Today, I am going to talk about disposable cameras. The so called disposable cameras, at least all those I have used, are not disposable cameras, they are reusable cameras. They can be reloaded with film and the battery may be changed too. Only that sometimes the reuse is so expensive that it doesn't pay the work.
I have bought, at a chinese shop, very cheap disposable cameras. They are covered with a paper mask and, taking the mask away, I could see that it was recycled in fact. So, the chinese take our garbage, they recycle it and sell it again to us.
The first time I used a disposable camera, I was surprised by the quality. Ok, it is not the non plus ultra but very acceptable in what sharpness is concerned and they are, in general, very wide angle. Since then I use these cameras to expose the films I want to develop in a new experimental developer.
Last Christmas I went to USA to visit two brothers of mine and their children and grand children. I took only a small digital camera with me, thinking that maybe I could use a film camera I bought at ebay and gave the address of my older brother living in USA. But it was only the body of a Leica R3 and it was not possible, in so short time, to get a lens for it. So, I decided to buy two disposable cameras of the brand Fujifilm to take some film pictures. But it was not a good choice, all the pictures taken with flash were underexposed, the flash was, maybe, not well synchronized with the oppening of the shutter. Well, this was not really a problem because the digital did took almost the same family pictures too.
But in one of the roll films there were some pictures I took at the Brown University, in Providence, at daylight. I don't know whether I will succeed to reproduce this result, but the color film of Fuji, developed in Dignan's 2-bath developer, gave almost black and white pictures. I don't know what caused this, if it was the film or the developer. For the second developer bath I used not only 5% soda + 0.5% bromide but a already used Caffenol Strong work solution which is the same 5% soda + 0.5% bromide plus 1% Caffenol Strong.
|Color negative scan|
|B&W megative scan|
I would say, the second picture is better than the first. So, here are some other of the same roll, scanned as B&W pictures. The color version is much inferior.

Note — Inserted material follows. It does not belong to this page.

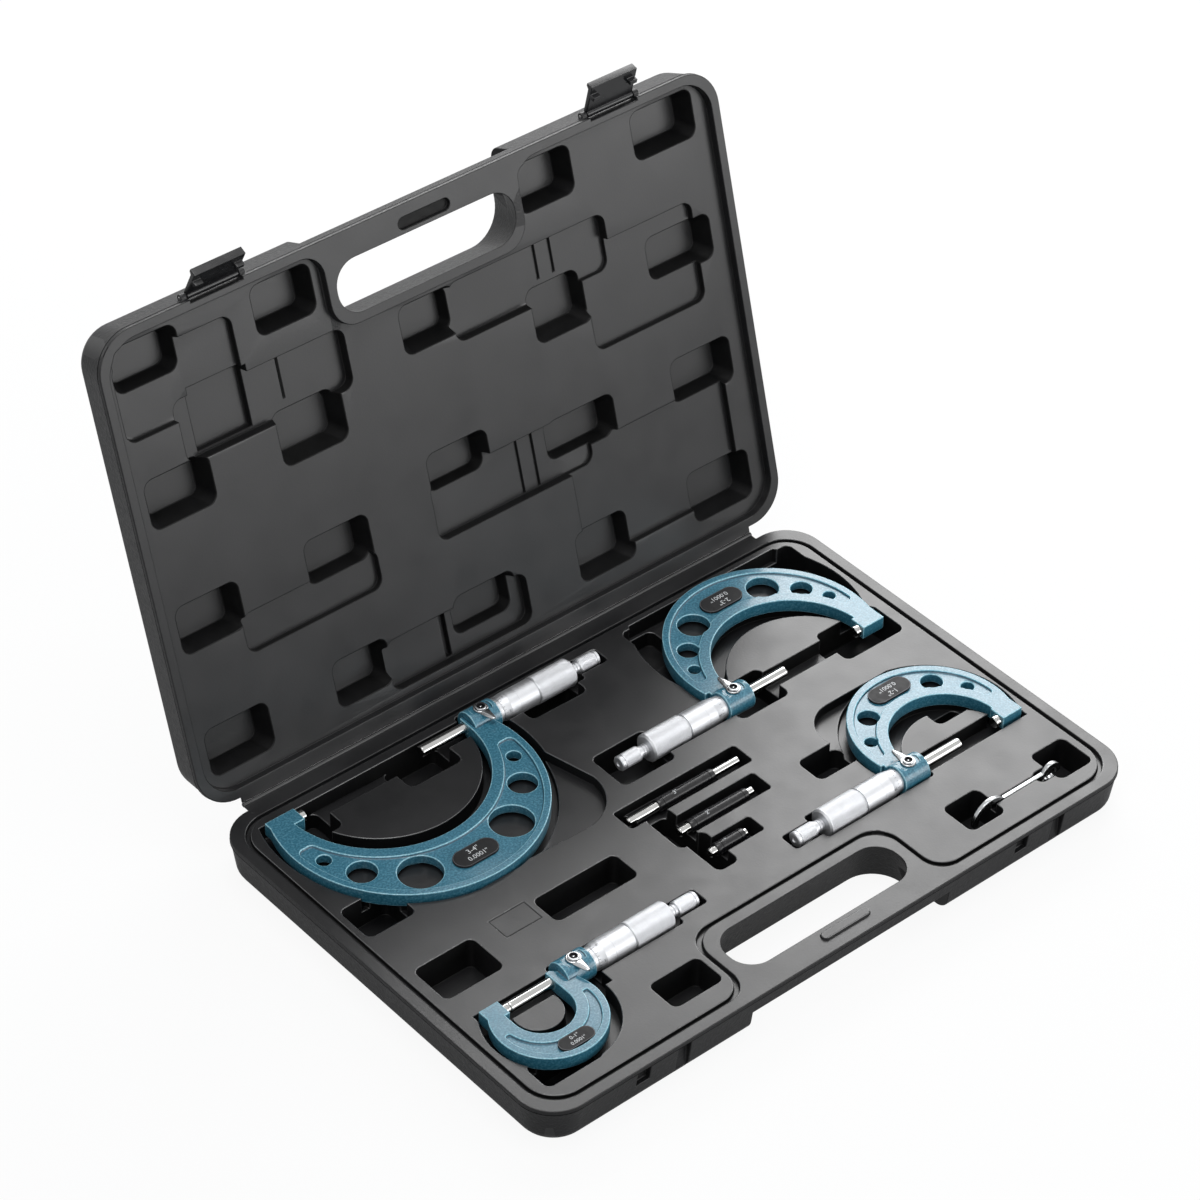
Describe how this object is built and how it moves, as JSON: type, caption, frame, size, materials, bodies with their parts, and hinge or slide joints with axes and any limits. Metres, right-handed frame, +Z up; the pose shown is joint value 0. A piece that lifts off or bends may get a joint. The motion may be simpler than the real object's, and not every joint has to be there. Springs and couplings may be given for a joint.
{
  "type": "micrometer case",
  "caption": "Moulded plastic carrying case, open, with outside micrometers, setting standards and a spanner in fitted nests.",
  "frame": {"origin": "centre of the flat bottom of the lower half", "axes": "+X along the crease hinge, to the right as seen from the handle side; +Y from the handle towards the hinge; +Z up"},
  "size_m": [0.4, 0.3686, 0.3061],
  "materials": {
    "case_plastic": "fine grain, satin",
    "latch_plastic": "smooth",
    "frame_paint": "hammered enamel",
    "plate_black": "smooth",
    "satin_chrome": "satin chrome",
    "bright_steel": "ground and polished",
    "steel_pin": "drawn",
    "grip_black": "smooth moulded"
  },
  "bodies": {
    "case_base": {"base_shell": "case_plastic"},
    "lid": {"lid_shell": "case_plastic", "latch_pin_left": "steel_pin", "latch_pin_right": "steel_pin"},
    "latch_left": {"latch_left": "latch_plastic"},
    "latch_right": {"latch_right": "latch_plastic"},
    "micrometer_3_to_4": {"micrometer_3_to_4_frame": "frame_paint", "micrometer_3_to_4_plate": "plate_black", "micrometer_3_to_4_anvil": "bright_steel", "micrometer_3_to_4_sleeve": "satin_chrome", "micrometer_3_to_4_adjusting_nut": "satin_chrome", "micrometer_3_to_4_lock_screw": "bright_steel"},
    "micrometer_3_to_4_spindle_body": {"micrometer_3_to_4_spindle": "bright_steel"},
    "micrometer_3_to_4_thimble_body": {"micrometer_3_to_4_thimble": "satin_chrome"},
    "micrometer_3_to_4_ratchet_body": {"micrometer_3_to_4_ratchet": "satin_chrome"},
    "micrometer_3_to_4_lock_body": {"micrometer_3_to_4_lock_lever": "bright_steel"},
    "micrometer_2_to_3": {"micrometer_2_to_3_frame": "frame_paint", "micrometer_2_to_3_plate": "plate_black", "micrometer_2_to_3_anvil": "bright_steel", "micrometer_2_to_3_sleeve": "satin_chrome", "micrometer_2_to_3_adjusting_nut": "satin_chrome", "micrometer_2_to_3_lock_screw": "bright_steel"},
    "micrometer_2_to_3_spindle_body": {"micrometer_2_to_3_spindle": "bright_steel"},
    "micrometer_2_to_3_thimble_body": {"micrometer_2_to_3_thimble": "satin_chrome"},
    "micrometer_2_to_3_ratchet_body": {"micrometer_2_to_3_ratchet": "satin_chrome"},
    "micrometer_2_to_3_lock_body": {"micrometer_2_to_3_lock_lever": "bright_steel"},
    "micrometer_1_to_2": {"micrometer_1_to_2_frame": "frame_paint", "micrometer_1_to_2_plate": "plate_black", "micrometer_1_to_2_anvil": "bright_steel", "micrometer_1_to_2_sleeve": "satin_chrome", "micrometer_1_to_2_adjusting_nut": "satin_chrome", "micrometer_1_to_2_lock_screw": "bright_steel"},
    "micrometer_1_to_2_spindle_body": {"micrometer_1_to_2_spindle": "bright_steel"},
    "micrometer_1_to_2_thimble_body": {"micrometer_1_to_2_thimble": "satin_chrome"},
    "micrometer_1_to_2_ratchet_body": {"micrometer_1_to_2_ratchet": "satin_chrome"},
    "micrometer_1_to_2_lock_body": {"micrometer_1_to_2_lock_lever": "bright_steel"},
    "micrometer_0_to_1": {"micrometer_0_to_1_frame": "frame_paint", "micrometer_0_to_1_plate": "plate_black", "micrometer_0_to_1_anvil": "bright_steel", "micrometer_0_to_1_sleeve": "satin_chrome", "micrometer_0_to_1_adjusting_nut": "satin_chrome", "micrometer_0_to_1_lock_screw": "bright_steel"},
    "micrometer_0_to_1_spindle_body": {"micrometer_0_to_1_spindle": "bright_steel"},
    "micrometer_0_to_1_thimble_body": {"micrometer_0_to_1_thimble": "satin_chrome"},
    "micrometer_0_to_1_ratchet_body": {"micrometer_0_to_1_ratchet": "satin_chrome"},
    "micrometer_0_to_1_lock_body": {"micrometer_0_to_1_lock_lever": "bright_steel"},
    "standard_3": {"standard_3_rod": "bright_steel", "standard_3_grip": "grip_black"},
    "standard_2": {"standard_2_rod": "bright_steel", "standard_2_grip": "grip_black"},
    "standard_1": {"standard_1_rod": "bright_steel", "standard_1_grip": "grip_black"},
    "spanner": {"spanner": "bright_steel"}
  },
  "joints": [
    {"name": "lid_hinge", "type": "hinge", "parent": "case_base", "child": "lid", "pos_m": [0, 0.1383, 0.025], "axis": [-1, 0, 0], "range_deg": [-105.6, 0]},
    {"name": "latch_left_swing", "type": "hinge", "parent": "lid", "child": "latch_left", "pos_m": [-0.1255, 0.21605, 0.28673], "axis": [-1, 0, 0], "range_deg": [-48, 92]},
    {"name": "latch_right_swing", "type": "hinge", "parent": "lid", "child": "latch_right", "pos_m": [0.131, 0.21605, 0.28673], "axis": [-1, 0, 0], "range_deg": [-62, 78]},
    {"name": "micrometer_3_to_4_lift", "type": "slide", "parent": "case_base", "child": "micrometer_3_to_4", "axis": [0, 0, 1], "range_m": [0, 0.08]},
    {"name": "micrometer_3_to_4_travel", "type": "slide", "parent": "micrometer_3_to_4", "child": "micrometer_3_to_4_spindle_body", "axis": [1, 0, 0], "range_m": [0, 0.00317]},
    {"name": "micrometer_3_to_4_thimble_turn", "type": "hinge", "parent": "micrometer_3_to_4_spindle_body", "child": "micrometer_3_to_4_thimble_body", "pos_m": [-0.004, 0.1127, 0.025], "axis": [1, 0, 0], "range_deg": [0, 1800]},
    {"name": "micrometer_3_to_4_ratchet_turn", "type": "hinge", "parent": "micrometer_3_to_4_thimble_body", "child": "micrometer_3_to_4_ratchet_body", "pos_m": [0.0305, 0.1127, 0.025], "axis": [1, 0, 0], "continuous": true},
    {"name": "micrometer_3_to_4_lock_swing", "type": "hinge", "parent": "micrometer_3_to_4", "child": "micrometer_3_to_4_lock_body", "pos_m": [-0.0405, 0.1127, 0.0332], "axis": [0, 0, 1], "range_deg": [-35, 35]},
    {"name": "micrometer_2_to_3_lift", "type": "slide", "parent": "case_base", "child": "micrometer_2_to_3", "axis": [0, 0, 1], "range_m": [0, 0.08]},
    {"name": "micrometer_2_to_3_travel", "type": "slide", "parent": "micrometer_2_to_3", "child": "micrometer_2_to_3_spindle_body", "axis": [-1, 0, 0], "range_m": [0, 0.00317]},
    {"name": "micrometer_2_to_3_thimble_turn", "type": "hinge", "parent": "micrometer_2_to_3_spindle_body", "child": "micrometer_2_to_3_thimble_body", "pos_m": [0.0359, 0.0395, 0.025], "axis": [-1, 0, 0], "range_deg": [0, 1800]},
    {"name": "micrometer_2_to_3_ratchet_turn", "type": "hinge", "parent": "micrometer_2_to_3_thimble_body", "child": "micrometer_2_to_3_ratchet_body", "pos_m": [0.0014, 0.0395, 0.025], "axis": [-1, 0, 0], "continuous": true},
    {"name": "micrometer_2_to_3_lock_swing", "type": "hinge", "parent": "micrometer_2_to_3", "child": "micrometer_2_to_3_lock_body", "pos_m": [0.0724, 0.0395, 0.0332], "axis": [0, 0, 1], "range_deg": [-35, 35]},
    {"name": "micrometer_1_to_2_lift", "type": "slide", "parent": "case_base", "child": "micrometer_1_to_2", "axis": [0, 0, 1], "range_m": [0, 0.08]},
    {"name": "micrometer_1_to_2_travel", "type": "slide", "parent": "micrometer_1_to_2", "child": "micrometer_1_to_2_spindle_body", "axis": [-1, 0, 0], "range_m": [0, 0.00317]},
    {"name": "micrometer_1_to_2_thimble_turn", "type": "hinge", "parent": "micrometer_1_to_2_spindle_body", "child": "micrometer_1_to_2_thimble_body", "pos_m": [0.0675, -0.0615, 0.025], "axis": [-1, 0, 0], "range_deg": [0, 1800]},
    {"name": "micrometer_1_to_2_ratchet_turn", "type": "hinge", "parent": "micrometer_1_to_2_thimble_body", "child": "micrometer_1_to_2_ratchet_body", "pos_m": [0.033, -0.0615, 0.025], "axis": [-1, 0, 0], "continuous": true},
    {"name": "micrometer_1_to_2_lock_swing", "type": "hinge", "parent": "micrometer_1_to_2", "child": "micrometer_1_to_2_lock_body", "pos_m": [0.104, -0.0615, 0.0332], "axis": [0, 0, 1], "range_deg": [-35, 35]},
    {"name": "micrometer_0_to_1_lift", "type": "slide", "parent": "case_base", "child": "micrometer_0_to_1", "axis": [0, 0, 1], "range_m": [0, 0.08]},
    {"name": "micrometer_0_to_1_travel", "type": "slide", "parent": "micrometer_0_to_1", "child": "micrometer_0_to_1_spindle_body", "axis": [1, 0, 0], "range_m": [0, 0.00317]},
    {"name": "micrometer_0_to_1_thimble_turn", "type": "hinge", "parent": "micrometer_0_to_1_spindle_body", "child": "micrometer_0_to_1_thimble_body", "pos_m": [-0.0866, -0.0612, 0.025], "axis": [1, 0, 0], "range_deg": [0, 1800]},
    {"name": "micrometer_0_to_1_ratchet_turn", "type": "hinge", "parent": "micrometer_0_to_1_thimble_body", "child": "micrometer_0_to_1_ratchet_body", "pos_m": [-0.0521, -0.0612, 0.025], "axis": [1, 0, 0], "continuous": true},
    {"name": "micrometer_0_to_1_lock_swing", "type": "hinge", "parent": "micrometer_0_to_1", "child": "micrometer_0_to_1_lock_body", "pos_m": [-0.1231, -0.0612, 0.0332], "axis": [0, 0, 1], "range_deg": [-35, 35]},
    {"name": "standard_3_lift", "type": "slide", "parent": "case_base", "child": "standard_3", "axis": [0, 0, 1], "range_m": [0, 0.06]},
    {"name": "standard_2_lift", "type": "slide", "parent": "case_base", "child": "standard_2", "axis": [0, 0, 1], "range_m": [0, 0.06]},
    {"name": "standard_1_lift", "type": "slide", "parent": "case_base", "child": "standard_1", "axis": [0, 0, 1], "range_m": [0, 0.06]},
    {"name": "spanner_lift", "type": "slide", "parent": "case_base", "child": "spanner", "axis": [0, 0, 1], "range_m": [0, 0.06]}
  ],
  "couplings": [
    {"joint": "micrometer_3_to_4_thimble_turn", "follows": "micrometer_3_to_4_travel", "rad_per_m": 9894.8},
    {"joint": "micrometer_2_to_3_thimble_turn", "follows": "micrometer_2_to_3_travel", "rad_per_m": 9894.8},
    {"joint": "micrometer_1_to_2_thimble_turn", "follows": "micrometer_1_to_2_travel", "rad_per_m": 9894.8},
    {"joint": "micrometer_0_to_1_thimble_turn", "follows": "micrometer_0_to_1_travel", "rad_per_m": 9894.8}
  ]
}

Some people is using color C41 films cross-processed in B&W. This means that they bypass the Bleach bath, which gives very foggy negatives. Here, in this (new?) method, the film was bleached as normal color negative. The only difference with C41 is that Caffenol Strong was present in the second developer bath. Npw I have to repeat the experience with another film to be sure that the process works the same way.